I am using stdlib in one of my work projects. It is a library, which defines functions to store and load variables to and from netCDF files in MPI applications.
The only role of stdlib is optval and the logger. Maybe I will use the strings from stdlib in the future.
If stdlib wouldn’t be available via fpm, I wouldn’t use it for this project.
I expect I’ll slowly start to use more of stdlib. Right now I just am using the save_io_npy routines for a smaller project. However, on the cluster I’m using given the package management, I had to not use stdlib but the original NPY-For-Fortran repository on GitHub, as stdlib seemed to have more modern requirements than what my cluster could [easily] provide. (I probably could have made stdlib work, but it was easier to grab the routines from NPY-for-Fortran).

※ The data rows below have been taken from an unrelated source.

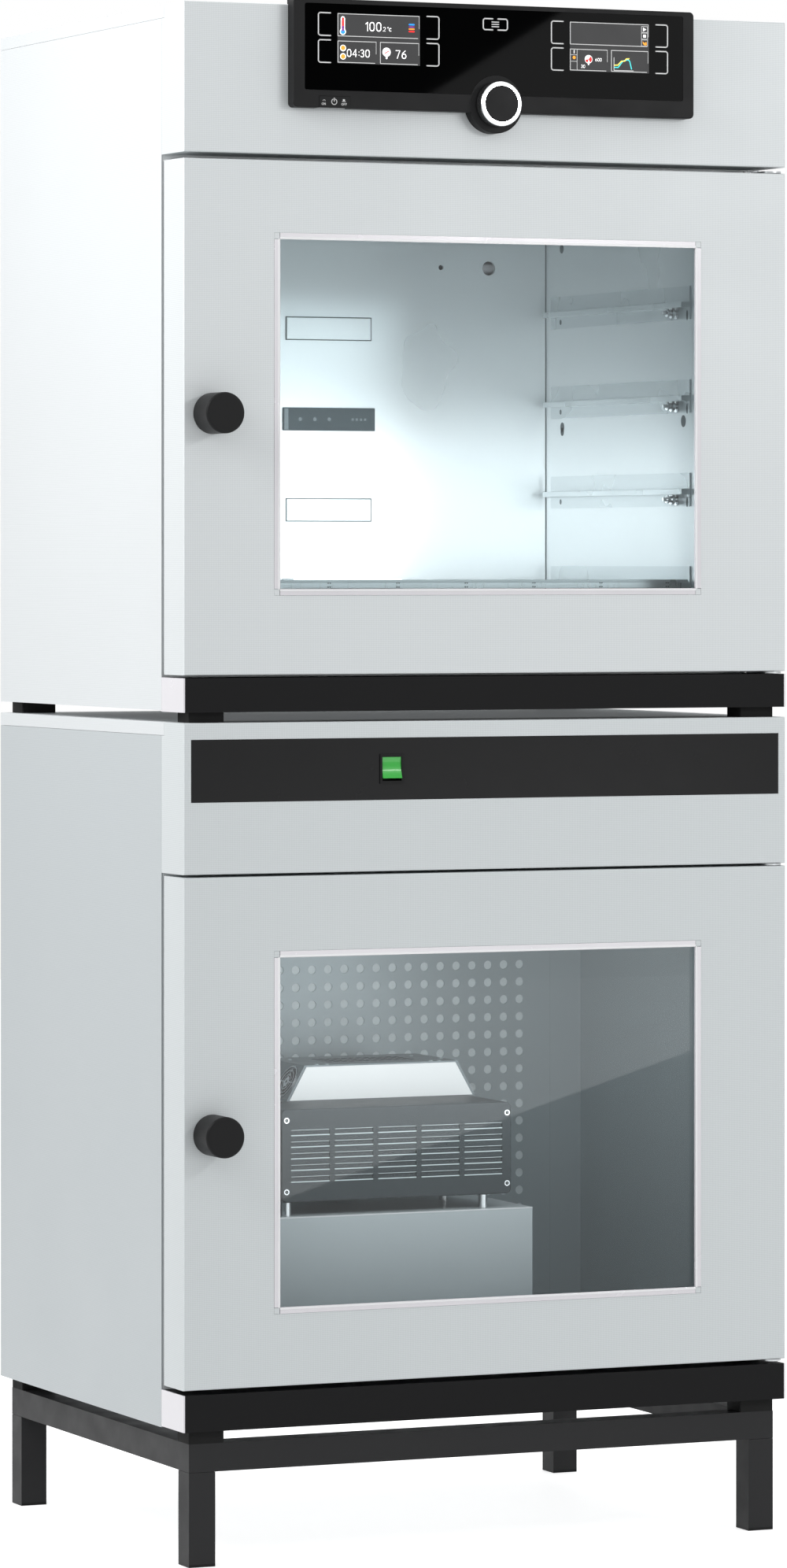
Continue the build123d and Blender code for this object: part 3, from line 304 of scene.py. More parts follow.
def turned(bm, centre, axis, profile, steps=24):
    """Revolves (radius, distance along the axis) pairs round an axis through the centre."""
    axis = Vector(axis).normalized()
    side = axis.orthogonal().normalized()
    other = axis.cross(side)
    angles = [2 * math.pi * step / steps for step in range(steps)]
    spokes = [side * math.cos(angle) + other * math.sin(angle) for angle in angles]
    rings = []
    for radius, along in profile:
        middle = Vector(centre) + axis * along
        rings.append([bm.verts.new(middle + spoke * radius) for spoke in spokes])
    for one, two in zip(rings, rings[1:]):
        for step in range(steps):
            after = (step + 1) % steps
            bm.faces.new((one[step], one[after], two[after], two[step]))
    bm.faces.new(rings[0])
    bm.faces.new(list(reversed(rings[-1])))


def prism(bm, outline, y):
    """A flat outline of (x, z) points, given thickness along Y."""
    near = [bm.verts.new((px, y[0], pz)) for px, pz in outline]
    far = [bm.verts.new((px, y[1], pz)) for px, pz in outline]
    bm.faces.new(near)
    bm.faces.new(list(reversed(far)))
    count = len(outline)
    for index in range(count):
        after = (index + 1) % count
        bm.faces.new((near[index], far[index], far[after], near[after]))


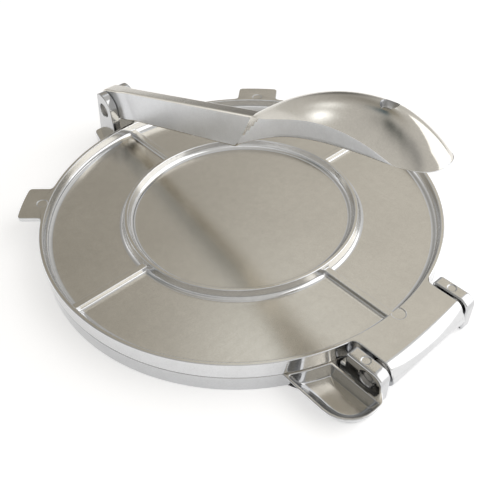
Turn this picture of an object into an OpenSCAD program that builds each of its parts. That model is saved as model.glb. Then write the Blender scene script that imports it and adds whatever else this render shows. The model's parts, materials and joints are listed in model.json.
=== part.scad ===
// Tortilla press of cast and polished aluminium: a base casting, a top plate that opens on a hinge,
// and a long lever with a hollow scoop handle. The origin is on the table, on the axis of the round
// plates. +Z is up, +X points to the hinge and -X to the lever's clevis.

/* [Plates] */
// Diameter of both round plates
plate_d = 200; // [150:5:260]
// Height of the base casting's pressing face above the table
base_h = 8.3; // [7:0.1:12]
// Gap between the two castings when closed
seam_gap = 0.2; // [0.1:0.05:0.5]
// Thickness of the base's pressing plate
base_skin = 3.2; // [2.4:0.1:4]
// Width of the base's outer wall
base_wall = 4; // [3:0.1:6]
// Thickness of the top plate's floor
top_skin = 2.5; // [2:0.1:3.5]
// Height of the top plate from its pressing face to its rim
top_h = 8.5; // [7.5:0.1:12]
// Width of the flat on the rim
rim_w = 1.8; // [1.2:0.1:3]
// How much wider the rim is at its foot
rim_draft = 0.8; // [0.2:0.1:1.5]
// Fillet at the foot of the rim
rim_fillet = 3; // [1:0.1:3.5]
// Rounding of the castings' outer edges
edge_r = 0.4; // [0.2:0.1:0.8]

/* [Ring and ribs] */
// Outer diameter of the ring, at its top
ring_d = 117.8; // [90:0.2:125]
// Width of the flat on the ring
ring_w = 1.7; // [1:0.1:3]
// Height of the ring above the floor
ring_h = 4.5; // [3:0.1:5.5]
// How much wider the ring is at its foot, on each side
ring_draft = 1.1; // [0.3:0.1:2]
// Fillet on each side of the ring's foot
ring_fillet = 2; // [1:0.1:2.5]
// Number of radial ribs between ring and rim
rib_count = 4; // [3:1:8]
// Width of a radial rib
rib_w = 3.4; // [2.5:0.1:5]
// Height of a radial rib above the floor
rib_h = 2.5; // [1.5:0.1:3.5]
// Clearance of the base's inner ring and ribs above the table
under_gap = 1.2; // [0.5:0.1:2]

/* [Lifting tabs] */
// Angle of each tab from the clevis side
tab_angle = 46.8; // [35:0.2:70]
// How far a tab stands out past the rim
tab_reach = 12; // [8:0.5:16]
// Thickness of a tab
tab_t = 2.5; // [2:0.1:4]
// Width of a tab at its outer edge
tab_w = 23.5; // [16:0.5:30]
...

I use stdlib in one of my largest (not open-source) project (> 25K LOC), mainly stdlib_logger and stdlib_sorting.
Through fpm, I use it daily with other fpm-packages for handling files, computing descriptive statistics, … Note that, without fpm, I would probably not use Fortran for these tasks, even if it would have been slower for some of them. Based on the comments of this thread, it really seems that supporting stdlib in fpm was an important step for stdlib.
I don’t see the compilation time as a problem (except if I develop it ), because it can be compiled once, and doesn’t need to be compiled each time (like BLAS/LAPACK, or other libraries I use as a user). And I believe that the issue with fypp is not a true one. Indeed, generated code could be provided, as for fpm.
Both stdlib and lapack provide high performing default reference implementation. And then vendors are free to substitute by even higher performing versions (MKL, OpenBlas; and the same for stdlib down the road).
Once stdlib has linalg via Lapack, I think I would use it too in new projects, almost by default, as linear algebra is almost always needed in any numerical code.